Return verbatim the inclusive range of lines running from the line that contains "let standoffNumber = 0;" to the line that contains "world = obj.matrix_world.copy()". Omit every other line.
Start of MATERIAL FOR THIS TASK
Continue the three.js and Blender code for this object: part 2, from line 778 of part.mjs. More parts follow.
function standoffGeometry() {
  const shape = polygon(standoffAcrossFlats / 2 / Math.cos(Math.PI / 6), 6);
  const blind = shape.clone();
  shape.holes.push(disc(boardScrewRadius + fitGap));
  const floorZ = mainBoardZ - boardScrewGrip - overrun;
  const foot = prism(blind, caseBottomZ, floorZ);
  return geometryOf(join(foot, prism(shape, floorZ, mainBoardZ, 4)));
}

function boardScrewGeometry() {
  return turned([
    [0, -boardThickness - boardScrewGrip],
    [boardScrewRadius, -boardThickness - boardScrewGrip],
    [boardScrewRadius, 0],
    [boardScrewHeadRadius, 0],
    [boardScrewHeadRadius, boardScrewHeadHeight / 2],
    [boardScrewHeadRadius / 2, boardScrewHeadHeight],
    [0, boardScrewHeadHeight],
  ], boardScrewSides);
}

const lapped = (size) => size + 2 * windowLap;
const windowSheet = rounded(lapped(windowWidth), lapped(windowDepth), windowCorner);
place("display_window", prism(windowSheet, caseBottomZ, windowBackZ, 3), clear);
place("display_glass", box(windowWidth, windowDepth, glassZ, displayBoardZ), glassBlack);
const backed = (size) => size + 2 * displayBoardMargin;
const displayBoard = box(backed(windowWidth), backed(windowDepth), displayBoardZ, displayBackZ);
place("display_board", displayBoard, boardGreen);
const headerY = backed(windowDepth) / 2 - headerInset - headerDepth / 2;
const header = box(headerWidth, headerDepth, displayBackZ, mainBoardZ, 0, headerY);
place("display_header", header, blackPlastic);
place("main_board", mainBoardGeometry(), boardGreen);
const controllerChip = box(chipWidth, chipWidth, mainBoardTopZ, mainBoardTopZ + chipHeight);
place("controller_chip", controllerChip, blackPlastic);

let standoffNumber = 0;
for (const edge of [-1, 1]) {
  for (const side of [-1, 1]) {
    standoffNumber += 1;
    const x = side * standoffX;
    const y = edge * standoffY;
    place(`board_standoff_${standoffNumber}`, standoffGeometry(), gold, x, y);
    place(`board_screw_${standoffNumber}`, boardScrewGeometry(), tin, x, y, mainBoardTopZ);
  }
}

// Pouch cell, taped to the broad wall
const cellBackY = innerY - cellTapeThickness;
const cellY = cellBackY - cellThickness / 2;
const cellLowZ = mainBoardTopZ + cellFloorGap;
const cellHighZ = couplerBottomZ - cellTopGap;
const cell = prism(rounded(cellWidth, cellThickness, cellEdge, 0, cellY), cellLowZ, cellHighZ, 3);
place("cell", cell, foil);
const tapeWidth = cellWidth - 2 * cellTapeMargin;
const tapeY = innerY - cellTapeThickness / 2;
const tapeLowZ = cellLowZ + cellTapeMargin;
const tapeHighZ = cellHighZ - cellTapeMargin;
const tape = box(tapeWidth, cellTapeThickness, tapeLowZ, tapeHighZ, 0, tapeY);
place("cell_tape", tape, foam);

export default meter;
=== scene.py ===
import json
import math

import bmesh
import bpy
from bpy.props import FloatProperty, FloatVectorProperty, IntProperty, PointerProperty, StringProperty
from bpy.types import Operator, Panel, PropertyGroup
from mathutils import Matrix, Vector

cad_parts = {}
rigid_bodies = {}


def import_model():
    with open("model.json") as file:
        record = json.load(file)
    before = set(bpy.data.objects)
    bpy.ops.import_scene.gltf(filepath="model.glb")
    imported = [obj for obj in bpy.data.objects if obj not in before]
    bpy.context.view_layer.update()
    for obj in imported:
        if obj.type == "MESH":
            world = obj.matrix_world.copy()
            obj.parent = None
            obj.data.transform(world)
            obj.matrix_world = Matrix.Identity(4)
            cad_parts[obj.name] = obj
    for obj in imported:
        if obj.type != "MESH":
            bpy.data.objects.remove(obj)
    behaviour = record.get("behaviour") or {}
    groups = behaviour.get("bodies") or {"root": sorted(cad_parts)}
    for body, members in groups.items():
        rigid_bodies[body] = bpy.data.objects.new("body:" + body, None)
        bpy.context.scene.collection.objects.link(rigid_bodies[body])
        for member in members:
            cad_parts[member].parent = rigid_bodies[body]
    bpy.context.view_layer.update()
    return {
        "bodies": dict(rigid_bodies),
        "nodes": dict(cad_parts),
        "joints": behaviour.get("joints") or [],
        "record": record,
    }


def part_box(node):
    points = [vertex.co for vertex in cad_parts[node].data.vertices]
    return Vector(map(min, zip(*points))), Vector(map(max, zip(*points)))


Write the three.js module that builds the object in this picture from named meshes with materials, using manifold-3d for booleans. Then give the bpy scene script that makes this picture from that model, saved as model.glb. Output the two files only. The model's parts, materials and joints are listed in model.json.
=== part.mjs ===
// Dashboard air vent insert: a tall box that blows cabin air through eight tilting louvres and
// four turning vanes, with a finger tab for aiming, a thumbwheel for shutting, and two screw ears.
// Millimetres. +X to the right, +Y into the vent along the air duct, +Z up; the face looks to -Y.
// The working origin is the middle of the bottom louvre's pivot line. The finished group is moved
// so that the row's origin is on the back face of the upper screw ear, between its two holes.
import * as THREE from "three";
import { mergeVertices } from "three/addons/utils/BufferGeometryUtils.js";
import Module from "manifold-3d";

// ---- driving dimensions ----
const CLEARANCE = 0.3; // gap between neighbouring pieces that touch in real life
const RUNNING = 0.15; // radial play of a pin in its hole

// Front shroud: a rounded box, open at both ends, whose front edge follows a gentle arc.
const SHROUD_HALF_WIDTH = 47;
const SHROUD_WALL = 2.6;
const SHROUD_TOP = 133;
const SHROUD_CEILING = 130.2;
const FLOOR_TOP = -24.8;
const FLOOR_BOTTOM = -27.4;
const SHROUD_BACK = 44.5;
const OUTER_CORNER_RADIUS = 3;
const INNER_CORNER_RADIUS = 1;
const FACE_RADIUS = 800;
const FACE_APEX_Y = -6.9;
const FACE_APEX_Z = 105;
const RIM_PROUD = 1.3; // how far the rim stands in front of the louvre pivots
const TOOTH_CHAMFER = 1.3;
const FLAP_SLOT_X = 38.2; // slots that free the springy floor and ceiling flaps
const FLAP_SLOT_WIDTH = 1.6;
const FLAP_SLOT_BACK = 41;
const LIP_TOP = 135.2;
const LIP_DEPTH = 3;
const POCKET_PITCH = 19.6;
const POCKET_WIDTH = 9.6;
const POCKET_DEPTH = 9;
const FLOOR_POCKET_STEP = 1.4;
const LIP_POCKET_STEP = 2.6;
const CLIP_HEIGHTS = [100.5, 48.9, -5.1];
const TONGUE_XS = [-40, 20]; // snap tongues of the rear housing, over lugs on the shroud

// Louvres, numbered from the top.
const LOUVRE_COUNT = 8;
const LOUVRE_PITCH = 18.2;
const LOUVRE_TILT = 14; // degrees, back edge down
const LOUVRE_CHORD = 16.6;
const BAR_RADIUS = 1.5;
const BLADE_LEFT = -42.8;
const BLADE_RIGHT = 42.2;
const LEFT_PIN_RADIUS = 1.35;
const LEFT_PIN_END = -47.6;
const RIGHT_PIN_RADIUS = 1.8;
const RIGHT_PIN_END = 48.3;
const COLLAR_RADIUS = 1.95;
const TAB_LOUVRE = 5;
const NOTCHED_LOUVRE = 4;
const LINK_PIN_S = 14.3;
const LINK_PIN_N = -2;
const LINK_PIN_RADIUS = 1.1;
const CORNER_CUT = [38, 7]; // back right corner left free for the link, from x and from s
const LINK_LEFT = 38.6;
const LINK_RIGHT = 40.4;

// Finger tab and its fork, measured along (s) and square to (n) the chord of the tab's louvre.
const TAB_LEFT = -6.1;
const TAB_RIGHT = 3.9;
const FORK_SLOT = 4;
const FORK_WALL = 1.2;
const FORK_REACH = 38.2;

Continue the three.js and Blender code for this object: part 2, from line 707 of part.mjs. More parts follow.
End of MATERIAL FOR THIS TASK
*EXERCISE OUTPUT*.
let standoffNumber = 0;
for (const edge of [-1, 1]) {
  for (const side of [-1, 1]) {
    standoffNumber += 1;
    const x = side * standoffX;
    const y = edge * standoffY;
    place(`board_standoff_${standoffNumber}`, standoffGeometry(), gold, x, y);
    place(`board_screw_${standoffNumber}`, boardScrewGeometry(), tin, x, y, mainBoardTopZ);
  }
}

// Pouch cell, taped to the broad wall
const cellBackY = innerY - cellTapeThickness;
const cellY = cellBackY - cellThickness / 2;
const cellLowZ = mainBoardTopZ + cellFloorGap;
const cellHighZ = couplerBottomZ - cellTopGap;
const cell = prism(rounded(cellWidth, cellThickness, cellEdge, 0, cellY), cellLowZ, cellHighZ, 3);
place("cell", cell, foil);
const tapeWidth = cellWidth - 2 * cellTapeMargin;
const tapeY = innerY - cellTapeThickness / 2;
const tapeLowZ = cellLowZ + cellTapeMargin;
const tapeHighZ = cellHighZ - cellTapeMargin;
const tape = box(tapeWidth, cellTapeThickness, tapeLowZ, tapeHighZ, 0, tapeY);
place("cell_tape", tape, foam);

export default meter;
=== scene.py ===
import json
import math

import bmesh
import bpy
from bpy.props import FloatProperty, FloatVectorProperty, IntProperty, PointerProperty, StringProperty
from bpy.types import Operator, Panel, PropertyGroup
from mathutils import Matrix, Vector

cad_parts = {}
rigid_bodies = {}


def import_model():
    with open("model.json") as file:
        record = json.load(file)
    before = set(bpy.data.objects)
    bpy.ops.import_scene.gltf(filepath="model.glb")
    imported = [obj for obj in bpy.data.objects if obj not in before]
    bpy.context.view_layer.update()
    for obj in imported:
        if obj.type == "MESH":
            world = obj.matrix_world.copy()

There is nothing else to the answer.